You now should have a cracking tasting espresso – simple as that! There are other things to consider as well, such as temperature in the room (humidity impacts the rate of extraction).

As you can see from above the tiniest adjustment at any stage will have an impact on the overall flavour dramatically, and the role of a great barista is to continuously check and adjust to ensure that every coffee is of a high quality and consistent. You should see them checking their coffee throughout the day and adjusting the grind ever so slightly if needed just to make sure that each cup is coffee perfection (they definitely DON’T do this in Starbucks!)

But what about the milk I hear you shout! Well this isn’t much easier to be honest, although there are less stages! A few things to note, firstly whole milk is the best, this will give you that nice rich creamy milk, and making sure it is cold helps with the frothing process as well.

In its basic terms you are doing 2 things to the milk, creating microfoam, and then steaming the milk up to 140 degrees (much after the milk starts to burn). By using the steam wand and placing this either at the very top of the milk (creating foam) or slightly further submerged.

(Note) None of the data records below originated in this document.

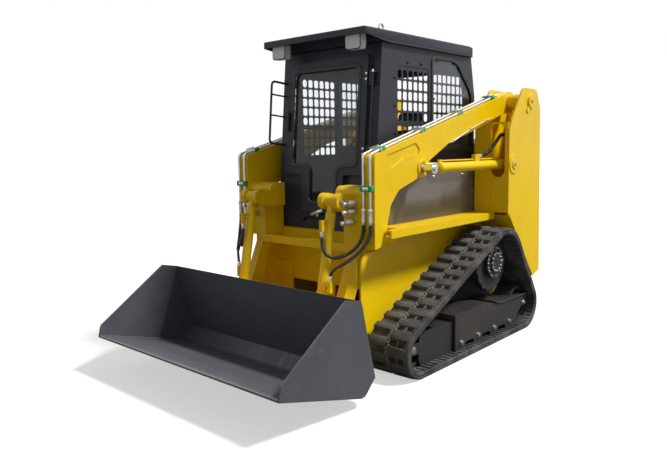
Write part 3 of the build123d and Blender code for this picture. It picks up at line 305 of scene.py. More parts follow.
def moulded_rubber(name, colour, dust, roughness=0.78):
    """Moulded rubber with a dry bloom."""
    finish = Finish(name, colour, roughness)
    cloud = finish.noise(7, detail=7, roughness=0.65)
    grain = finish.noise(160, detail=4)
    shade = finish.colour_mix(finish.span(cloud, 0.38, 0.7, 0, dust), colour, RUBBER_BLOOM)
    shade = finish.colour_mix(finish.span(grain, 0.5, 0.8, 0, 0.25), shade, darker(colour, 0.4))
    finish.colour(shade)
    finish.roughness(finish.span(grain, 0.2, 0.8, roughness - 0.1, roughness + 0.08))
    finish.bump(grain, 0.0008, 0.5, 0.002)
    return finish.material


def metal(name, colour, roughness):
    """Bare or plated metal with a fine grain and small stains."""
    finish = Finish(name, colour, roughness, metallic=1.0)
    grain = finish.noise(240, detail=4)
    stains = finish.span(finish.noise(30, detail=5, roughness=0.6), 0.5, 0.8, 0, 0.5)
    finish.colour(finish.colour_mix(stains, colour, darker(colour, 0.6)))
    finish.roughness(finish.span(grain, 0.2, 0.8, max(0.05, roughness - 0.08), roughness + 0.12))
    finish.bump(grain, 0.0002, 0.3, 0.001)
    return finish.material


def glazing(name, tint, roughness=0.02, clear=1.0):
    """Clear tinted glass with a faint film of dust."""
    finish = Finish(name, tint, roughness, sockets={"Transmission Weight": clear, "IOR": 1.3})
    film = finish.noise(5, detail=5)
    finish.roughness(finish.span(film, 0.4, 0.75, roughness, roughness + 0.07))
    return finish.material


def moulded(name, colour, roughness=0.45, grain=300.0):
    """Moulded plastic with a fine texture."""
    finish = Finish(name, colour, roughness)
    texture = finish.noise(grain, detail=2)
    cloud = finish.span(finish.noise(8, detail=4), 0.4, 0.7)
    finish.colour(finish.colour_mix(cloud, colour, darker(colour, 0.85)))
    finish.roughness(finish.span(texture, 0.3, 0.7, roughness - 0.06, roughness + 0.1))
    finish.bump(texture, 0.0003, 0.4)
    return finish.material


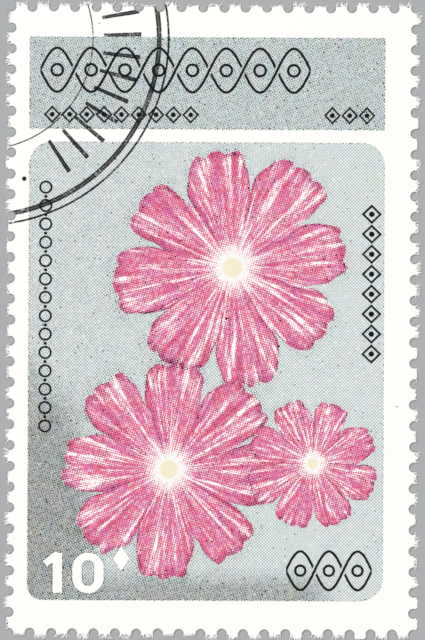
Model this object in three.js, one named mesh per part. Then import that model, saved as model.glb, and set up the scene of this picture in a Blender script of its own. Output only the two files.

Once you have heated the milk up you need to swirl it around so that the milk at the bottom and the foam at the top combine. You are aiming for something that is smooth and has the look of glossy paint – sounds simple – it’s not, but with a bit of practice it does start to become easier (ish!)

Once you have perfected these 2 techniques then you can make any of the coffee types that are available, by simply adjusting the frothing and also how you pour into the cup.

Then it’s on to the latte art, something I am slowly getting better at – here’s my attempt on my new machine:


I definitely need to book into the Latte Art Masterclass soon!!

So there you have it, a whistle-stop tour of making the perfect coffee. We have since purchased a home machine (which I will do a post on soon I promise) to help practice. It’s a crazy process, but loads of fun tweaking and playing around!